[OBJECTIVE]: Your task is to copy the material exactly.

──────── MATERIAL ────────

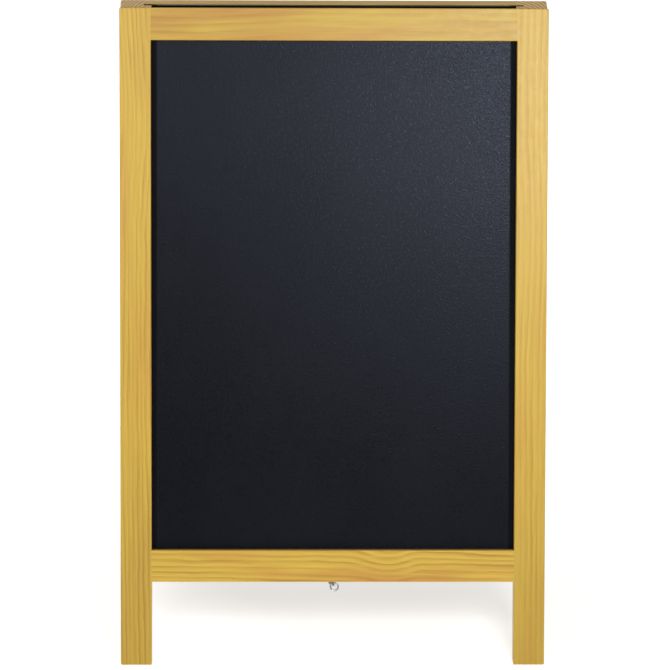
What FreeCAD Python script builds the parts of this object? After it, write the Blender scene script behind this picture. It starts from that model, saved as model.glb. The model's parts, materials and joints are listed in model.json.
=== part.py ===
"""Folding pavement board: two wooden frames hinged at the top, each holding a lift-out chalk panel.

Every frame is drawn in its own upright axes: X across, Z up along the stiles, the hinge pin's axis
along X through the origin. A frame's Placement lifts the pin to its real height and leans the frame.
Side -1 is the front frame, side +1 is the rear one; hand -1 is the left, hand +1 is the right.
"""
import FreeCAD, Part
import math
import os
import Sketcher

FRONT, REAR = -1, 1
LEFT, RIGHT = -1, 1
X_AXIS = FreeCAD.Vector(1, 0, 0)

# Millimetres and degrees.
SIZES = (
    ("frame_width", 550, "across both stiles"),
    ("frame_length", 850, "stile along its outer face, top to toe"),
    ("frame_thickness", 22, "stiles and bottom rail, outer face to inner face"),
    ("lean", 15, "tilt of each frame when the board stands open"),
    ("stile_width", 40, "face width of a stile"),
    ("top_rail_height", 41.5, "face height of the top rail"),
    ("bottom_rail_height", 41.5, "face height of the bottom rail"),
    ("leg_length", 109, "stile below the bottom rail, along the outer face"),
    ("long_edge_round", 1.2, "eased long edges"),
    ("corner_round", 2, "eased corners at the ends of a stile"),
    ("opening_bevel", 0.8, "stopped bevel round the opening"),
    ("panel_thickness", 4, "chalk panel"),
    ("panel_play", 0.25, "room on each face of the panel in its groove"),
    ("panel_side_play", 1, "room beside each edge of the panel"),
    ("panel_top_drop", 0.5, "panel's upper edge below the stile tops"),
    ("panel_edge_bevel", 0.5, "broken edges of the panel"),
    ("outer_lip", 11, "wood in front of the panel, and so the top rail's thickness"),
    ("groove_depth", 10, "groove in the stiles and in the bottom rail"),
    ("dowel_length", 50, "half in the stile, half in the rail"),
    ("dowel_end_gap", 1, "hole beyond each end of a dowel"),
    ("dowel_play", 0.05, "glue line round a dowel"),
    ("dowel_bevel", 1, "tapered end of a dowel"),
    ("top_dowel_radius", 3, "dowels of the top rail"),
    ("top_dowel_edge", 11, "dowel axis from each edge of the top rail"),
    ("bottom_dowel_radius", 4, "dowels of the bottom rail"),
    ("bottom_dowel_edge", 9, "lower dowel's axis from the rail's lower edge"),
    ("bottom_dowel_cover", 7, "upper dowel's axis below the groove floor"),
    ("closed_gap", 6, "space between the frames when they are folded shut"),
    ("top_play", 0.3, "room between the frames' top edges when open"),
    ("hinge_length", 25, "hinge along its pin"),
    ("hinge_inset", 2.5, "hinge in from the stile's outer edge"),
    ("leaf_drop", 22, "lower edge of a leaf below the pin"),
    ("leaf_thickness", 1.5, "steel leaf"),
    ("knuckle_play", 0.25, "knuckle clear of both frames when shut"),
    ("knuckle_length", 9, "middle knuckle"),
    ("knuckle_gap", 0.3, "between neighbouring knuckles"),
    ("knuckle_notch", 0.6, "leaf's edge below its neighbour's knuckle"),
    ("pin_radius", 1.5, "hinge pin"),
    ("pin_play", 0.05, "running room round the pin"),
    ("pin_overhang", 0.6, "pin beyond each end of the hinge"),
    ("screw_drop", 13, "hinge screws below the pin"),
    ("screw_spacing", 14, "between the two screws of a leaf"),
    ("screw_radius", 1.5, "shank of a hinge screw"),
    ("screw_head_radius", 2.8, "countersunk head"),
    ("screw_neck", 0.2, "leaf left under the countersink"),
    ("screw_length", 15, "head to point"),
    ("screw_point", 3, "tapered point"),
    ("screw_play", 0.05, "room round a screw"),
    ("screw_slot_width", 0.8, "slot in the head"),
    ("screw_slot_depth", 0.6, "slot in the head"),
    ("hook_wire_radius", 1.2, "wire of the screw hook and the screw eye"),
    ("hook_ring_radius", 5, "ring of the hook and the eye, to the middle of the wire"),
    ("hook_drop", 1.8, "ring below the rail's lower edge"),
    ("hook_offset", 2, "hook and eye to the right of the middle"),
    ("hook_depth", 14, "shank inside the rail"),
    ("hook_gap_start", 97, "turn from level to the near edge of the hook's opening"),
    ("hook_gap_end", 114, "turn from level to the far edge of the hook's opening"),
    ("hook_point", 0.9, "taper at the shank's end"),
    ("chain_wire_radius", 1.2, "wire of a link"),
    ("link_pitch", 14, "inside length of a link"),
    ("link_width", 9, "outside width of a link"),
    ("link_play", 0.2, "least room between neighbouring links"),
    ("chain_rise", 1, "between the chain's end and the slope of the rail's underside"),
    ("chain_seat", 136, "turn from level to where an end link sits on its ring"),
    ("chain_roll", 25, "turn of the end links about the chain"),
)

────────

[FULL RESPONSE]:
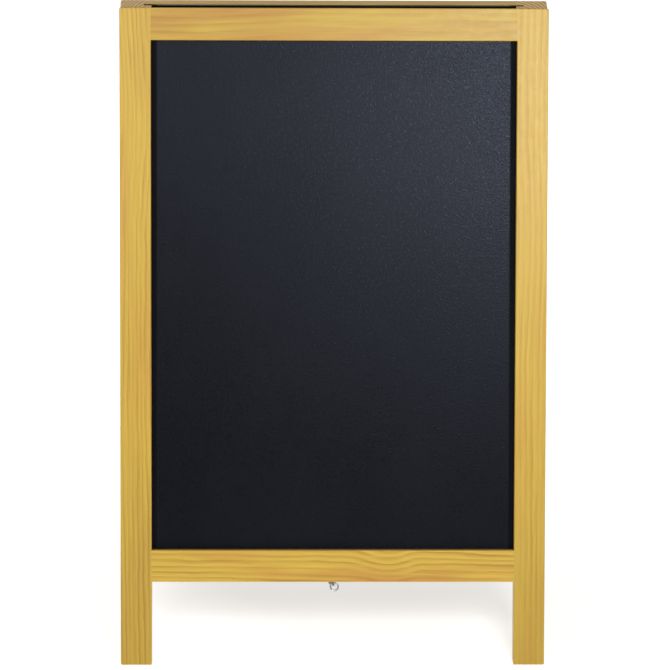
What FreeCAD Python script builds the parts of this object? After it, write the Blender scene script behind this picture. It starts from that model, saved as model.glb. The model's parts, materials and joints are listed in model.json.
=== part.py ===
"""Folding pavement board: two wooden frames hinged at the top, each holding a lift-out chalk panel.

Every frame is drawn in its own upright axes: X across, Z up along the stiles, the hinge pin's axis
along X through the origin. A frame's Placement lifts the pin to its real height and leans the frame.
Side -1 is the front frame, side +1 is the rear one; hand -1 is the left, hand +1 is the right.
"""
import FreeCAD, Part
import math
import os
import Sketcher

FRONT, REAR = -1, 1
LEFT, RIGHT = -1, 1
X_AXIS = FreeCAD.Vector(1, 0, 0)

# Millimetres and degrees.
SIZES = (
    ("frame_width", 550, "across both stiles"),
    ("frame_length", 850, "stile along its outer face, top to toe"),
    ("frame_thickness", 22, "stiles and bottom rail, outer face to inner face"),
    ("lean", 15, "tilt of each frame when the board stands open"),
    ("stile_width", 40, "face width of a stile"),
    ("top_rail_height", 41.5, "face height of the top rail"),
    ("bottom_rail_height", 41.5, "face height of the bottom rail"),
    ("leg_length", 109, "stile below the bottom rail, along the outer face"),
    ("long_edge_round", 1.2, "eased long edges"),
    ("corner_round", 2, "eased corners at the ends of a stile"),
    ("opening_bevel", 0.8, "stopped bevel round the opening"),
    ("panel_thickness", 4, "chalk panel"),
    ("panel_play", 0.25, "room on each face of the panel in its groove"),
    ("panel_side_play", 1, "room beside each edge of the panel"),
    ("panel_top_drop", 0.5, "panel's upper edge below the stile tops"),
    ("panel_edge_bevel", 0.5, "broken edges of the panel"),
    ("outer_lip", 11, "wood in front of the panel, and so the top rail's thickness"),
    ("groove_depth", 10, "groove in the stiles and in the bottom rail"),
    ("dowel_length", 50, "half in the stile, half in the rail"),
    ("dowel_end_gap", 1, "hole beyond each end of a dowel"),
    ("dowel_play", 0.05, "glue line round a dowel"),
    ("dowel_bevel", 1, "tapered end of a dowel"),
    ("top_dowel_radius", 3, "dowels of the top rail"),
    ("top_dowel_edge", 11, "dowel axis from each edge of the top rail"),
    ("bottom_dowel_radius", 4, "dowels of the bottom rail"),
    ("bottom_dowel_edge", 9, "lower dowel's axis from the rail's lower edge"),
    ("bottom_dowel_cover", 7, "upper dowel's axis below the groove floor"),
    ("closed_gap", 6, "space between the frames when they are folded shut"),
    ("top_play", 0.3, "room between the frames' top edges when open"),
    ("hinge_length", 25, "hinge along its pin"),
    ("hinge_inset", 2.5, "hinge in from the stile's outer edge"),
    ("leaf_drop", 22, "lower edge of a leaf below the pin"),
    ("leaf_thickness", 1.5, "steel leaf"),
    ("knuckle_play", 0.25, "knuckle clear of both frames when shut"),
    ("knuckle_length", 9, "middle knuckle"),
    ("knuckle_gap", 0.3, "between neighbouring knuckles"),
    ("knuckle_notch", 0.6, "leaf's edge below its neighbour's knuckle"),
    ("pin_radius", 1.5, "hinge pin"),
    ("pin_play", 0.05, "running room round the pin"),
    ("pin_overhang", 0.6, "pin beyond each end of the hinge"),
    ("screw_drop", 13, "hinge screws below the pin"),
    ("screw_spacing", 14, "between the two screws of a leaf"),
    ("screw_radius", 1.5, "shank of a hinge screw"),
    ("screw_head_radius", 2.8, "countersunk head"),
    ("screw_neck", 0.2, "leaf left under the countersink"),
    ("screw_length", 15, "head to point"),
    ("screw_point", 3, "tapered point"),
    ("screw_play", 0.05, "room round a screw"),
    ("screw_slot_width", 0.8, "slot in the head"),
    ("screw_slot_depth", 0.6, "slot in the head"),
    ("hook_wire_radius", 1.2, "wire of the screw hook and the screw eye"),
    ("hook_ring_radius", 5, "ring of the hook and the eye, to the middle of the wire"),
    ("hook_drop", 1.8, "ring below the rail's lower edge"),
    ("hook_offset", 2, "hook and eye to the right of the middle"),
    ("hook_depth", 14, "shank inside the rail"),
    ("hook_gap_start", 97, "turn from level to the near edge of the hook's opening"),
    ("hook_gap_end", 114, "turn from level to the far edge of the hook's opening"),
    ("hook_point", 0.9, "taper at the shank's end"),
    ("chain_wire_radius", 1.2, "wire of a link"),
    ("link_pitch", 14, "inside length of a link"),
    ("link_width", 9, "outside width of a link"),
    ("link_play", 0.2, "least room between neighbouring links"),
    ("chain_rise", 1, "between the chain's end and the slope of the rail's underside"),
    ("chain_seat", 136, "turn from level to where an end link sits on its ring"),
    ("chain_roll", 25, "turn of the end links about the chain"),
)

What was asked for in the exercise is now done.